5. National vs. Regional Advertising
When choosing where to advertise, businesses must decide whether they want to focus on national or regional television campaigns. National campaigns, typically on major broadcast or cable networks, provide extensive exposure but at a higher cost. Regional campaigns, which air on local stations or during specific geographic windows on national networks, are more targeted and can be more cost-effective.
National Campaigns:
- Ideal for large companies with wide-reaching products or services.
- Best for creating brand awareness on a national scale.
- Costly, particularly for prime-time slots and major events.
Regional Campaigns:
- Best for small-to-medium businesses or large companies targeting specific areas.
- More affordable, especially on local stations.
- Allows businesses to target audiences based on geographic preferences.
Conclusion
Advertising to a television audience offers significant opportunities for businesses of all sizes. Traditional broadcast networks remain an excellent choice for reaching a broad, general audience, while cable television provides the advantage of targeting specific demographics. Streaming platforms, with their growing popularity and programmatic advertising options, allow businesses to engage with tech-savvy, younger viewers on multiple devices. For businesses with smaller budgets or localized operations, local TV stations present a cost-effective way to advertise within a specific geographic area.

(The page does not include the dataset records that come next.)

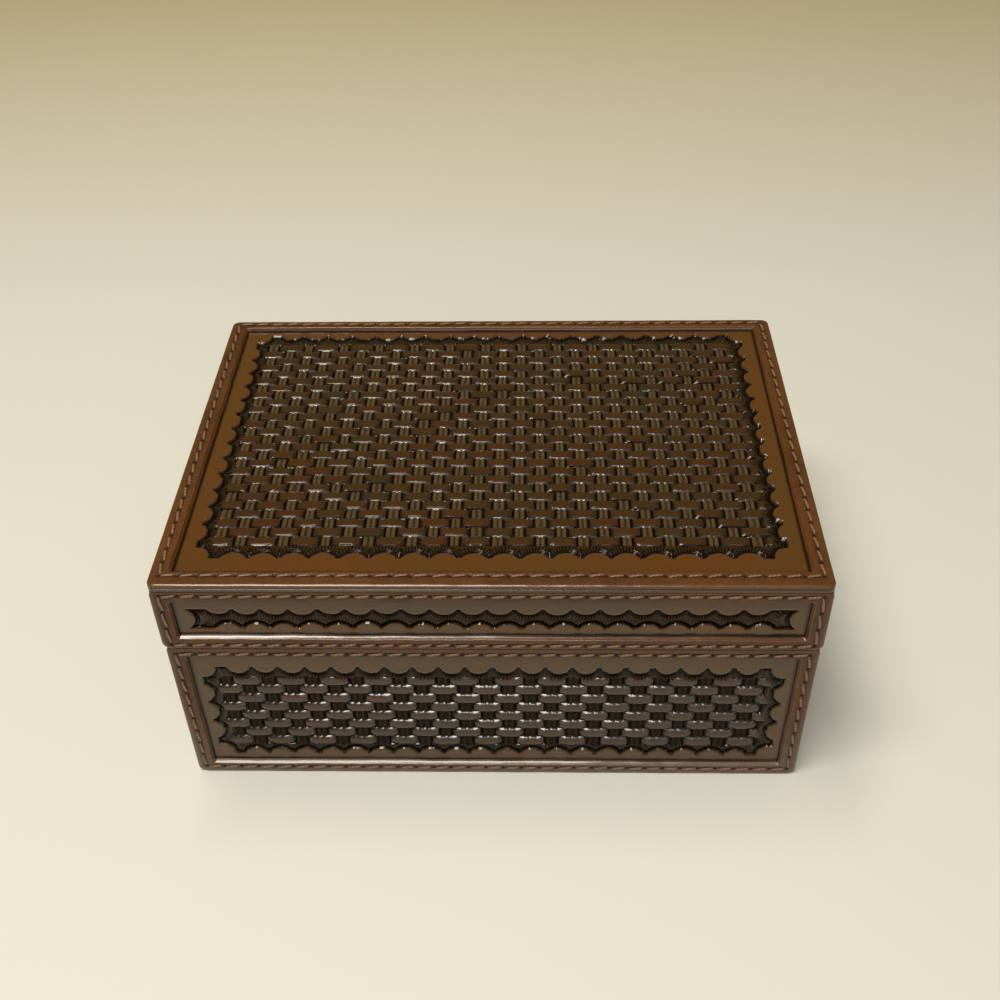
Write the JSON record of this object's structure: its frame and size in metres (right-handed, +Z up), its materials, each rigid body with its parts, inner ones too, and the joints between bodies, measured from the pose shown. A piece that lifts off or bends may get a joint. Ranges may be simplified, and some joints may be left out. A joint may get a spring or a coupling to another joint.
{
  "type": "stationery box",
  "caption": "Hinged rectangular box with tooled basketweave leather panels in stitched leather frames over a thin wooden carcass, lined in suede.",
  "frame": {"origin": "centre of the underside of the base", "axes": "+X to the right along the box's width, +Y to the back where the hinges are, +Z up"},
  "size_m": [0.1786, 0.1305, 0.0787],
  "materials": {
    "frame_leather": "smooth finished leather, satin",
    "tooled_leather": "tooled leather with dark antique in the stamps, glossy lacquer",
    "thread": "waxed twisted thread",
    "wood": "plain planed wood",
    "suede": "suede, soft nap",
    "brass": "drawn and slightly dulled"
  },
  "bodies": {
    "base": {"base_floor_board": "wood", "base_front_board": "wood", "base_right_board": "wood", "base_back_board": "wood", "base_left_board": "wood", "base_bottom_cover": "frame_leather", "base_floor_lining": "suede", "base_front_lining": "suede", "base_right_lining": "suede", "base_back_lining": "suede", "base_left_lining": "suede", "base_front_panel": "tooled_leather", "base_right_panel": "tooled_leather", "base_back_panel": "tooled_leather", "base_left_panel": "tooled_leather", "base_front_frame": "frame_leather", "base_right_frame": "frame_leather", "base_back_frame": "frame_leather", "base_left_frame": "frame_leather", "base_front_thread": "thread", "base_right_thread": "thread", "base_back_thread": "thread", "base_left_thread": "thread", "base_hinge_leaves": "brass", "hinge_pins": "brass", "base_hinge_screws": "brass"},
    "lid": {"lid_top_board": "wood", "lid_front_board": "wood", "lid_right_board": "wood", "lid_back_board": "wood", "lid_left_board": "wood", "lid_top_lining": "suede", "lid_front_lining": "suede", "lid_right_lining": "suede", "lid_back_lining": "suede", "lid_left_lining": "suede", "lid_top_panel": "tooled_leather", "lid_front_panel": "tooled_leather", "lid_right_panel": "tooled_leather", "lid_back_panel": "tooled_leather", "lid_left_panel": "tooled_leather", "lid_top_frame": "frame_leather", "lid_front_frame": "frame_leather", "lid_right_frame": "frame_leather", "lid_back_frame": "frame_leather", "lid_left_frame": "frame_leather", "lid_top_thread": "thread", "lid_front_thread": "thread", "lid_right_thread": "thread", "lid_back_thread": "thread", "lid_left_thread": "thread", "lid_hinge_leaves": "brass", "lid_hinge_screws": "brass"}
  },
  "joints": [
    {"name": "lid_hinge", "type": "hinge", "parent": "base", "child": "lid", "pos_m": [0, 0.065, 0.0542], "axis": [-1, 0, 0], "range_deg": [0, 98]}
  ]
}
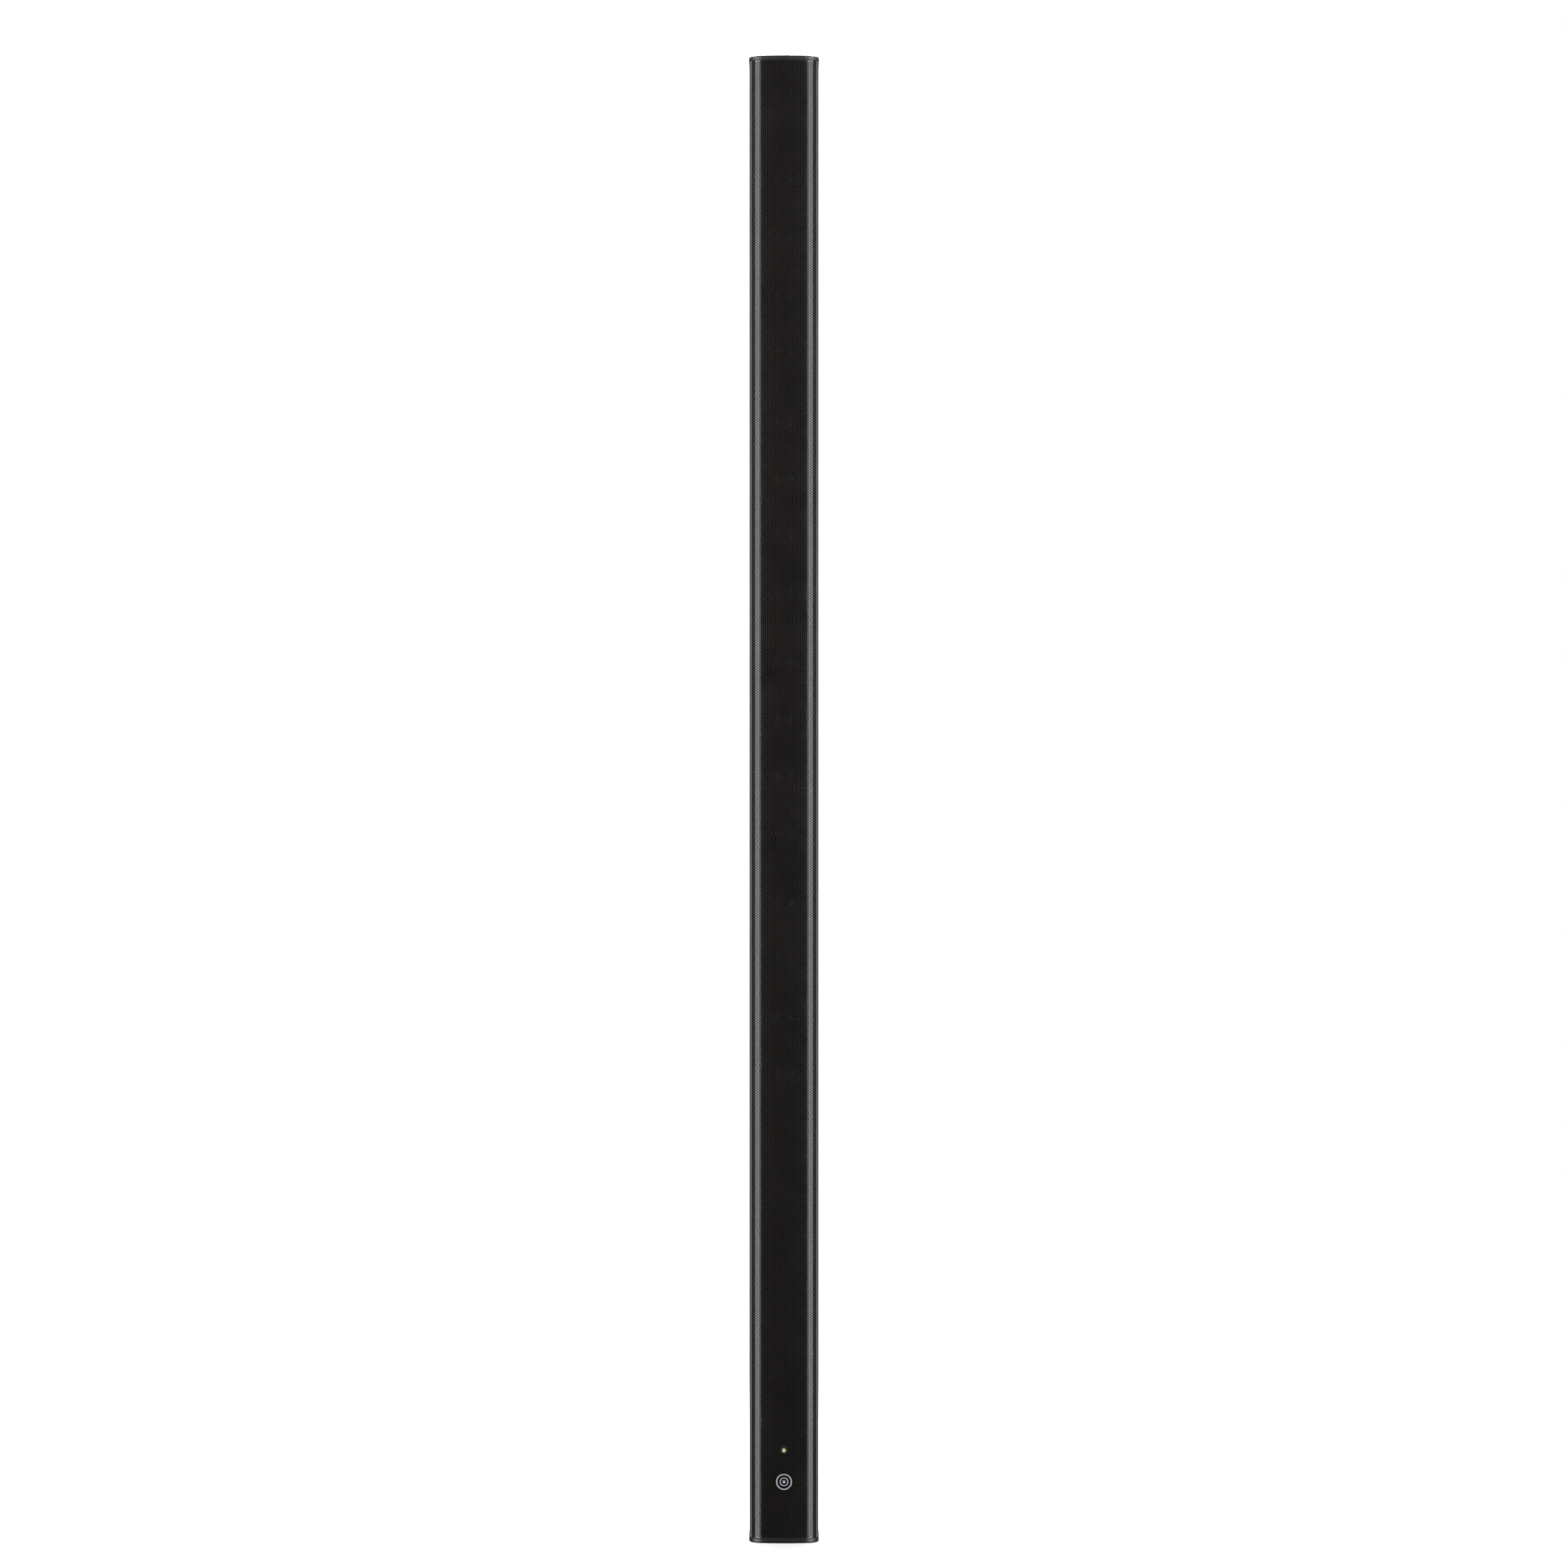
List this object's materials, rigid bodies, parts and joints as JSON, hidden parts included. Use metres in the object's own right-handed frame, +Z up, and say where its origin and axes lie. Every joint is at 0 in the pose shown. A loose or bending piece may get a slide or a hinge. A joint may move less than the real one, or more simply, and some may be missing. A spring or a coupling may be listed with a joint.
{
  "type": "column loudspeaker",
  "caption": "Slim black column loudspeaker with a curved perforated grille, extruded housing, rear mounting slot and connector recess",
  "frame": {"origin": "middle of the underside of the bottom end cap, at the centre of the object's box", "axes": "+Z up along the column, -Y out of the grille, +Y out of the back, +X to the right seen from the front"},
  "size_m": [0.054, 0.103, 1.149],
  "materials": {
    "housing": "satin",
    "grille": "satin",
    "seal": "matte",
    "end_cap": "satin",
    "black_screw": "satin",
    "badge_field": "gloss",
    "badge_metal": "polished",
    "circuit_board": "satin",
    "light": "gloss",
    "light_pipe": "gloss",
    "baffle": "matte",
    "driver_frame": "satin",
    "motor": "satin",
    "surround": "satin",
    "spider": "matte",
    "damping": "matte",
    "wire": "satin",
    "pan": "satin",
    "socket": "satin",
    "switch_block": "satin",
    "chassis": "satin",
    "component": "satin",
    "cone": "satin",
    "switch_nub": "satin",
    "nut": "satin"
  },
  "bodies": {
    "enclosure": {"housing_extrusion": "housing", "front_grille": "grille", "grille_seal_strips": "seal", "top_end_cap": "end_cap", "bottom_end_cap": "end_cap", "top_cap_gasket": "seal", "bottom_cap_gasket": "seal", "top_cap_screws": "black_screw", "bottom_cap_screws": "black_screw", "badge_disc": "badge_field", "badge_ring": "badge_metal", "status_led_board": "circuit_board", "status_led": "light", "status_light_pipe": "light_pipe", "driver_baffle_1": "baffle", "driver_baffle_2": "baffle", "driver_baffle_3": "baffle", "driver_baffle_4": "baffle", "driver_frames": "driver_frame", "driver_magnets": "motor", "driver_surrounds": "surround", "driver_spiders": "spider", "driver_screws": "black_screw", "upper_front_plate": "baffle", "lower_front_plate": "baffle", "chamber_bulkhead": "baffle", "damping_foam": "damping", "speaker_harness": "wire", "connector_pan": "pan", "connector_pan_screws": "black_screw", "network_socket": "socket", "dip_switch_block": "switch_block", "reset_switch": "switch_block", "electronics_chassis": "chassis", "network_board": "circuit_board", "amplifier_board": "circuit_board", "board_components": "component"},
    "cone_01": {"driver_cone_01": "cone"},
    "cone_02": {"driver_cone_02": "cone"},
    "cone_03": {"driver_cone_03": "cone"},
    "cone_04": {"driver_cone_04": "cone"},
    "cone_05": {"driver_cone_05": "cone"},
    "cone_06": {"driver_cone_06": "cone"},
    "cone_07": {"driver_cone_07": "cone"},
    "cone_08": {"driver_cone_08": "cone"},
    "cone_09": {"driver_cone_09": "cone"},
    "cone_10": {"driver_cone_10": "cone"},
    "cone_11": {"driver_cone_11": "cone"},
    "cone_12": {"driver_cone_12": "cone"},
    "cone_13": {"driver_cone_13": "cone"},
    "cone_14": {"driver_cone_14": "cone"},
    "cone_15": {"driver_cone_15": "cone"},
    "cone_16": {"driver_cone_16": "cone"},
    "dip_1": {"dip_slider_1": "switch_nub"},
    "dip_2": {"dip_slider_2": "switch_nub"},
    "dip_3": {"dip_slider_3": "switch_nub"},
    "dip_4": {"dip_slider_4": "switch_nub"},
    "reset": {"reset_button": "switch_nub"},
    "nut_lower": {"bracket_nut_lower": "nut"},
    "nut_upper": {"bracket_nut_upper": "nut"}
  },
  "joints": [
    {"name": "cone_01_stroke", "type": "slide", "parent": "enclosure", "child": "cone_01", "axis": [0, -1, 0], "range_m": [-0.0015, 0.0015], "stiffness_N_per_m": 900, "deforming": ["driver_surrounds", "driver_spiders"]},
    {"name": "cone_02_stroke", "type": "slide", "parent": "enclosure", "child": "cone_02", "axis": [0, -1, 0], "range_m": [-0.0015, 0.0015], "stiffness_N_per_m": 900},
    {"name": "cone_03_stroke", "type": "slide", "parent": "enclosure", "child": "cone_03", "axis": [0, -1, 0], "range_m": [-0.0015, 0.0015], "stiffness_N_per_m": 900},
    {"name": "cone_04_stroke", "type": "slide", "parent": "enclosure", "child": "cone_04", "axis": [0, -1, 0], "range_m": [-0.0015, 0.0015], "stiffness_N_per_m": 900},
    {"name": "cone_05_stroke", "type": "slide", "parent": "enclosure", "child": "cone_05", "axis": [0, -1, 0], "range_m": [-0.0015, 0.0015], "stiffness_N_per_m": 900},
    {"name": "cone_06_stroke", "type": "slide", "parent": "enclosure", "child": "cone_06", "axis": [0, -1, 0], "range_m": [-0.0015, 0.0015], "stiffness_N_per_m": 900},
    {"name": "cone_07_stroke", "type": "slide", "parent": "enclosure", "child": "cone_07", "axis": [0, -1, 0], "range_m": [-0.0015, 0.0015], "stiffness_N_per_m": 900},
    {"name": "cone_08_stroke", "type": "slide", "parent": "enclosure", "child": "cone_08", "axis": [0, -1, 0], "range_m": [-0.0015, 0.0015], "stiffness_N_per_m": 900},
    {"name": "cone_09_stroke", "type": "slide", "parent": "enclosure", "child": "cone_09", "axis": [0, -1, 0], "range_m": [-0.0015, 0.0015], "stiffness_N_per_m": 900},
    {"name": "cone_10_stroke", "type": "slide", "parent": "enclosure", "child": "cone_10", "axis": [0, -1, 0], "range_m": [-0.0015, 0.0015], "stiffness_N_per_m": 900},
    {"name": "cone_11_stroke", "type": "slide", "parent": "enclosure", "child": "cone_11", "axis": [0, -1, 0], "range_m": [-0.0015, 0.0015], "stiffness_N_per_m": 900},
    {"name": "cone_12_stroke", "type": "slide", "parent": "enclosure", "child": "cone_12", "axis": [0, -1, 0], "range_m": [-0.0015, 0.0015], "stiffness_N_per_m": 900},
    {"name": "cone_13_stroke", "type": "slide", "parent": "enclosure", "child": "cone_13", "axis": [0, -1, 0], "range_m": [-0.0015, 0.0015], "stiffness_N_per_m": 900},
    {"name": "cone_14_stroke", "type": "slide", "parent": "enclosure", "child": "cone_14", "axis": [0, -1, 0], "range_m": [-0.0015, 0.0015], "stiffness_N_per_m": 900},
    {"name": "cone_15_stroke", "type": "slide", "parent": "enclosure", "child": "cone_15", "axis": [0, -1, 0], "range_m": [-0.0015, 0.0015], "stiffness_N_per_m": 900},
    {"name": "cone_16_stroke", "type": "slide", "parent": "enclosure", "child": "cone_16", "axis": [0, -1, 0], "range_m": [-0.0015, 0.0015], "stiffness_N_per_m": 900},
    {"name": "dip_1_slide", "type": "slide", "parent": "enclosure", "child": "dip_1", "axis": [0, 0, 1], "range_m": [0, 0.002]},
    {"name": "dip_2_slide", "type": "slide", "parent": "enclosure", "child": "dip_2", "axis": [0, 0, 1], "range_m": [0, 0.002]},
    {"name": "dip_3_slide", "type": "slide", "parent": "enclosure", "child": "dip_3", "axis": [0, 0, 1], "range_m": [0, 0.002]},
    {"name": "dip_4_slide", "type": "slide", "parent": "enclosure", "child": "dip_4", "axis": [0, 0, 1], "range_m": [0, 0.002]},
    {"name": "reset_press", "type": "slide", "parent": "enclosure", "child": "reset", "axis": [0, -1, 0], "range_m": [0, 0.0005], "stiffness_N_per_m": 1200},
    {"name": "nut_lower_slide", "type": "slide", "parent": "enclosure", "child": "nut_lower", "axis": [0, 0, 1], "range_m": [-0.15, 0.2]},
    {"name": "nut_upper_slide", "type": "slide", "parent": "enclosure", "child": "nut_upper", "axis": [0, 0, 1], "range_m": [-0.2, 0.2]}
  ],
  "couplings": [
    {"joint": "cone_02_stroke", "follows": "cone_01_stroke", "ratio": 1},
    {"joint": "cone_03_stroke", "follows": "cone_01_stroke", "ratio": 1},
    {"joint": "cone_04_stroke", "follows": "cone_01_stroke", "ratio": 1},
    {"joint": "cone_05_stroke", "follows": "cone_01_stroke", "ratio": 1},
    {"joint": "cone_06_stroke", "follows": "cone_01_stroke", "ratio": 1},
    {"joint": "cone_07_stroke", "follows": "cone_01_stroke", "ratio": 1},
    {"joint": "cone_08_stroke", "follows": "cone_01_stroke", "ratio": 1},
    {"joint": "cone_09_stroke", "follows": "cone_01_stroke", "ratio": 1},
    {"joint": "cone_10_stroke", "follows": "cone_01_stroke", "ratio": 1},
    {"joint": "cone_11_stroke", "follows": "cone_01_stroke", "ratio": 1},
    {"joint": "cone_12_stroke", "follows": "cone_01_stroke", "ratio": 1},
    {"joint": "cone_13_stroke", "follows": "cone_01_stroke", "ratio": 1},
    {"joint": "cone_14_stroke", "follows": "cone_01_stroke", "ratio": 1},
    {"joint": "cone_15_stroke", "follows": "cone_01_stroke", "ratio": 1},
    {"joint": "cone_16_stroke", "follows": "cone_01_stroke", "ratio": 1}
  ]
}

In deciding where to advertise, businesses should evaluate their target audience, budget, and campaign goals. The evolution of television and video consumption habits requires advertisers to be flexible, taking advantage of both traditional and digital options to reach viewers effectively. Whether through traditional broadcast, cable, or streaming services, television advertising remains a powerful medium for businesses to connect with consumers and grow their brand.